## [GIVEN EXERCISE]
Please set down exactly the lines of the listing below from the line containing "The OpenSCAD and Blender code for this object continues." through the line containing "BUMP_HEIGHT = 0.9", both lines included, leaving out all other lines.

※ ※ ※

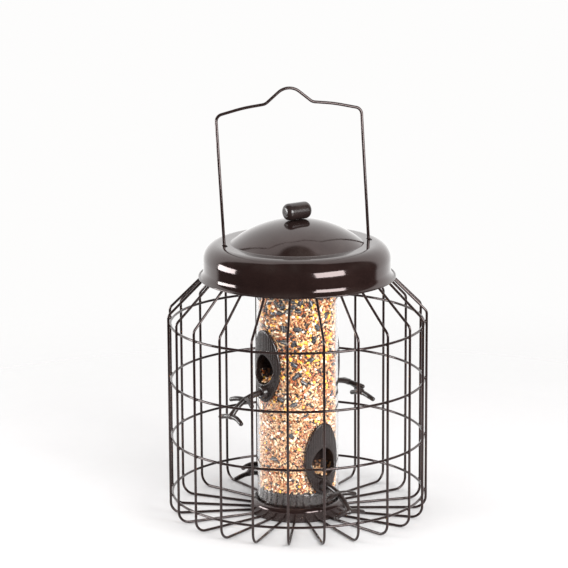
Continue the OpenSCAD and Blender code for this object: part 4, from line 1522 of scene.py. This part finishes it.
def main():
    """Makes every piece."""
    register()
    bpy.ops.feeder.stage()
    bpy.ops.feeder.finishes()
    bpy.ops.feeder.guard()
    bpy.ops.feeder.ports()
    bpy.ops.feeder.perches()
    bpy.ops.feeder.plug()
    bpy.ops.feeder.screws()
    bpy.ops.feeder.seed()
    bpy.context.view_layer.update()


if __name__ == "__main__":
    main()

※ ※ ※

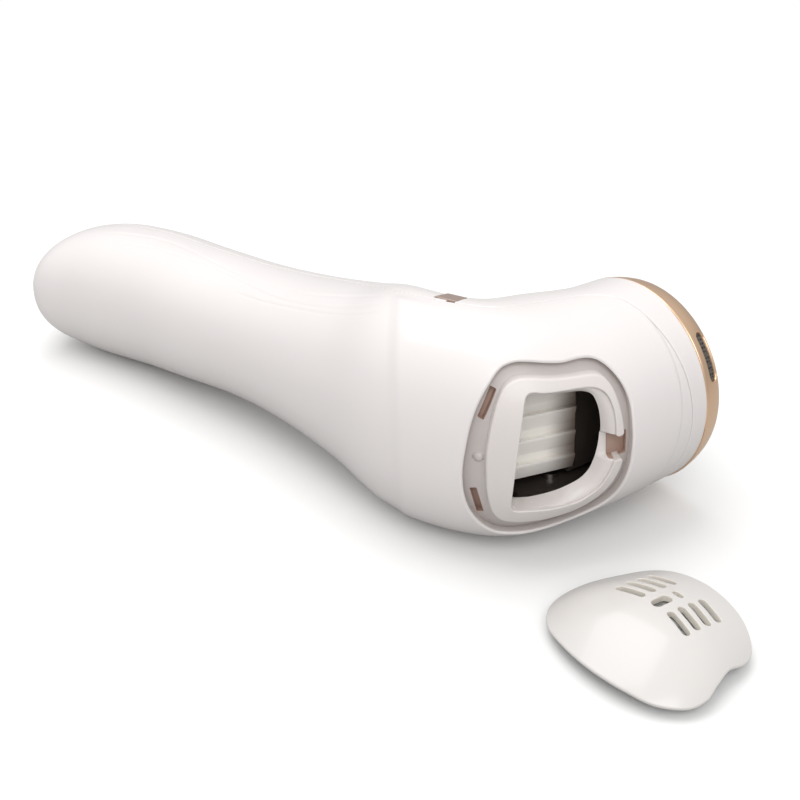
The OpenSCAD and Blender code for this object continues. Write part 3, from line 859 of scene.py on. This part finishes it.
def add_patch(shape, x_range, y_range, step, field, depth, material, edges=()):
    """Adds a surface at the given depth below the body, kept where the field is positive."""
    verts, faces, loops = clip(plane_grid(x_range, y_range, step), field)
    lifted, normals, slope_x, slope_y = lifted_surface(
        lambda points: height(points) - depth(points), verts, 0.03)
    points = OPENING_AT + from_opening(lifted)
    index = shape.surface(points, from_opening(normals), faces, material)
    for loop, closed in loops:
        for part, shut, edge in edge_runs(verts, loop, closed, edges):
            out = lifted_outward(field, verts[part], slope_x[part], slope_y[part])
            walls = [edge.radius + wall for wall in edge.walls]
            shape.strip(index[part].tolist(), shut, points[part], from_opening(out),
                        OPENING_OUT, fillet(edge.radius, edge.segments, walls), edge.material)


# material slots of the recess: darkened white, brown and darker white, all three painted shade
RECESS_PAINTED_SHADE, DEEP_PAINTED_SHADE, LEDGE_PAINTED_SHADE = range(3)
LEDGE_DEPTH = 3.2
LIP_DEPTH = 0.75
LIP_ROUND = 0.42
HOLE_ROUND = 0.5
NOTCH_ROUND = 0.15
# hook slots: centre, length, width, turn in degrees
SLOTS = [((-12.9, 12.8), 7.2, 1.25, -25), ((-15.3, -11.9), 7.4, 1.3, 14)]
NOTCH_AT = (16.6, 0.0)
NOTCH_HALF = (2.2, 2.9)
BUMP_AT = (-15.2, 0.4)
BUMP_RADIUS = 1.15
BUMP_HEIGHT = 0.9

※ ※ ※

## [SOLUTION TO THIS PROBLEM]
The OpenSCAD and Blender code for this object continues. Write part 3, from line 859 of scene.py on. This part finishes it.
def add_patch(shape, x_range, y_range, step, field, depth, material, edges=()):
    """Adds a surface at the given depth below the body, kept where the field is positive."""
    verts, faces, loops = clip(plane_grid(x_range, y_range, step), field)
    lifted, normals, slope_x, slope_y = lifted_surface(
        lambda points: height(points) - depth(points), verts, 0.03)
    points = OPENING_AT + from_opening(lifted)
    index = shape.surface(points, from_opening(normals), faces, material)
    for loop, closed in loops:
        for part, shut, edge in edge_runs(verts, loop, closed, edges):
            out = lifted_outward(field, verts[part], slope_x[part], slope_y[part])
            walls = [edge.radius + wall for wall in edge.walls]
            shape.strip(index[part].tolist(), shut, points[part], from_opening(out),
                        OPENING_OUT, fillet(edge.radius, edge.segments, walls), edge.material)


# material slots of the recess: darkened white, brown and darker white, all three painted shade
RECESS_PAINTED_SHADE, DEEP_PAINTED_SHADE, LEDGE_PAINTED_SHADE = range(3)
LEDGE_DEPTH = 3.2
LIP_DEPTH = 0.75
LIP_ROUND = 0.42
HOLE_ROUND = 0.5
NOTCH_ROUND = 0.15
# hook slots: centre, length, width, turn in degrees
SLOTS = [((-12.9, 12.8), 7.2, 1.25, -25), ((-15.3, -11.9), 7.4, 1.3, 14)]
NOTCH_AT = (16.6, 0.0)
NOTCH_HALF = (2.2, 2.9)
BUMP_AT = (-15.2, 0.4)
BUMP_RADIUS = 1.15
BUMP_HEIGHT = 0.9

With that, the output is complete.